Do not use aggregators or lead-generation sites that promise "low SR-22 rates." They sell your contact information to 8–12 agents who will call, email, and text you for weeks. Go directly to a non-standard carrier or work with an independent agent licensed in Alabama who writes multiple non-standard markets. Independent agents can quote 4–6 carriers in one conversation and find the lowest rate without selling your information.
Moving Out of State Does Not Cancel Alabama's SR-22 Requirement
If you move to another state while subject to Alabama's 3-year SR-22 requirement, the requirement follows you. Alabama will not reinstate your driving privilege or clear the SR-22 hold until you've maintained continuous coverage for the full 3 years, regardless of where you live.

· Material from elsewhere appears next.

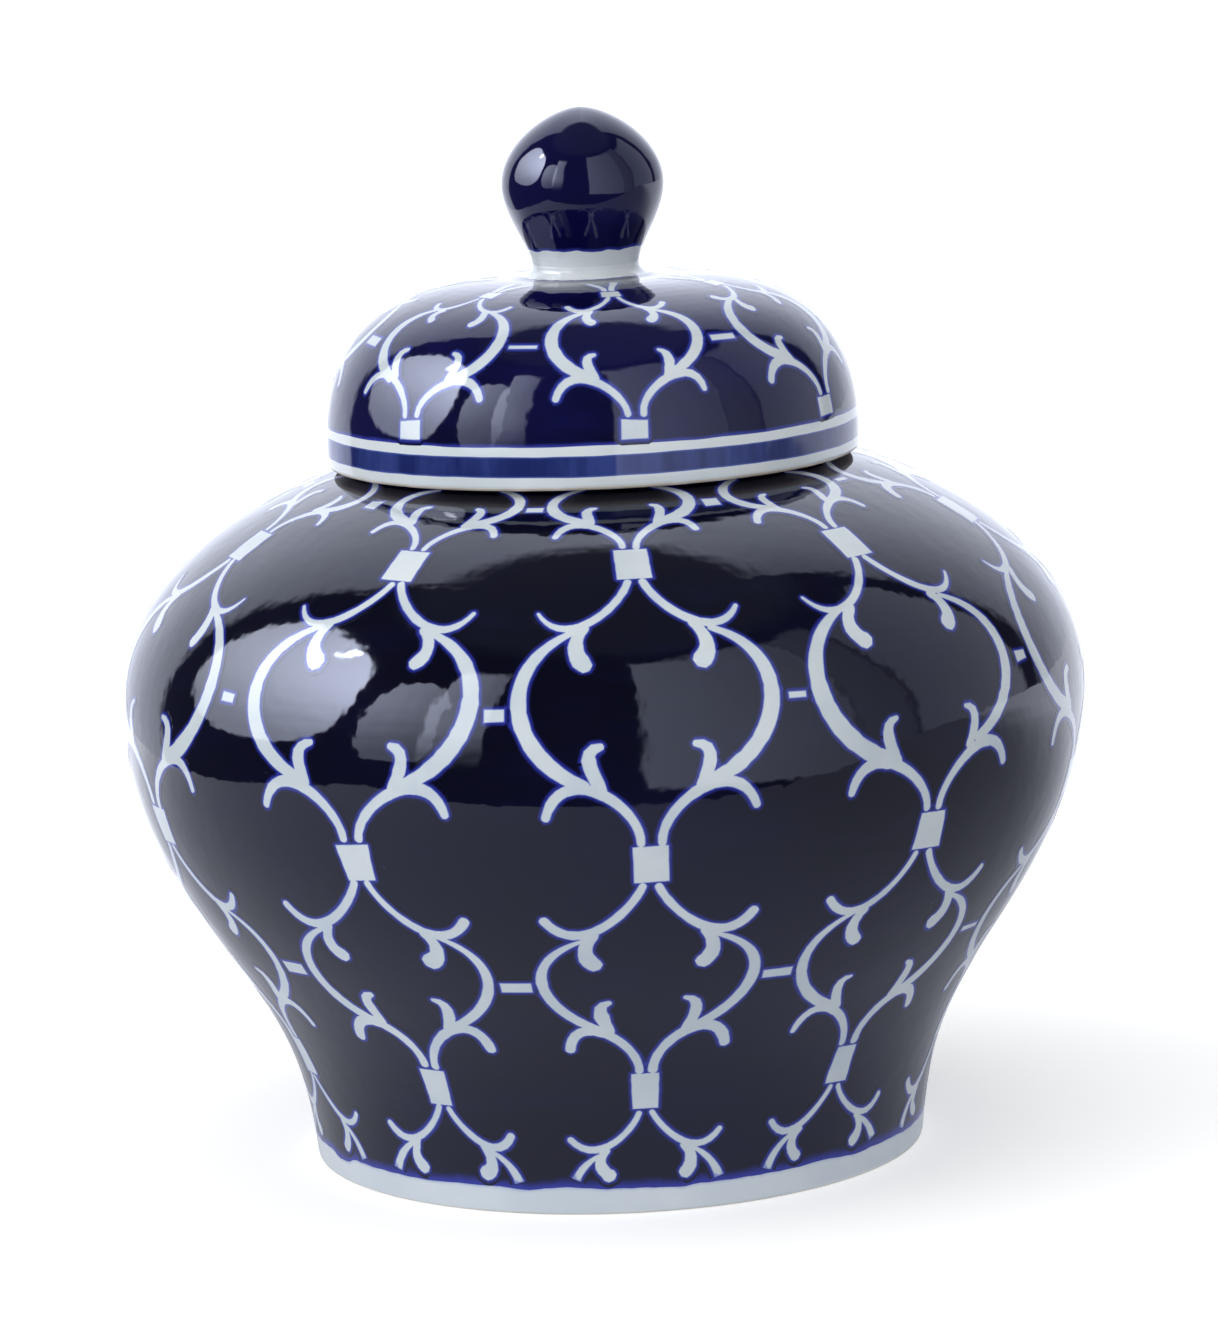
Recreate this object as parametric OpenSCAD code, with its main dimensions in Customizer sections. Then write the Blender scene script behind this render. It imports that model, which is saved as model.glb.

The new state will require proof of financial responsibility before issuing a license, and Alabama's unresolved SR-22 obligation will appear on your interstate driving record through the National Driver Register.
You must maintain SR-22 coverage issued by a carrier licensed in your new state of residence and request that the carrier file the SR-22 certificate with Alabama ALEA. Some carriers are not licensed in all states, so moving may force you to switch carriers. If you switch, the new carrier must file the SR-22 with Alabama within 10 days of policy inception, or ALEA will treat the gap as a lapse and suspend your Alabama driving privilege. Alabama does not accept SR-22 filings from out-of-state carriers not authorized to do business in Alabama.
If you move to Florida or Virginia, note that those states require FR-44 filing instead of SR-22 for DUI convictions. FR-44 requires higher liability limits and costs more. You'll need FR-44 for your new state and SR-22 for Alabama simultaneously, meaning two separate policies or one policy that satisfies both states' filing requirements. Not all carriers offer dual-state SR-22/FR-44 filing. Confirm filing capability before you bind coverage.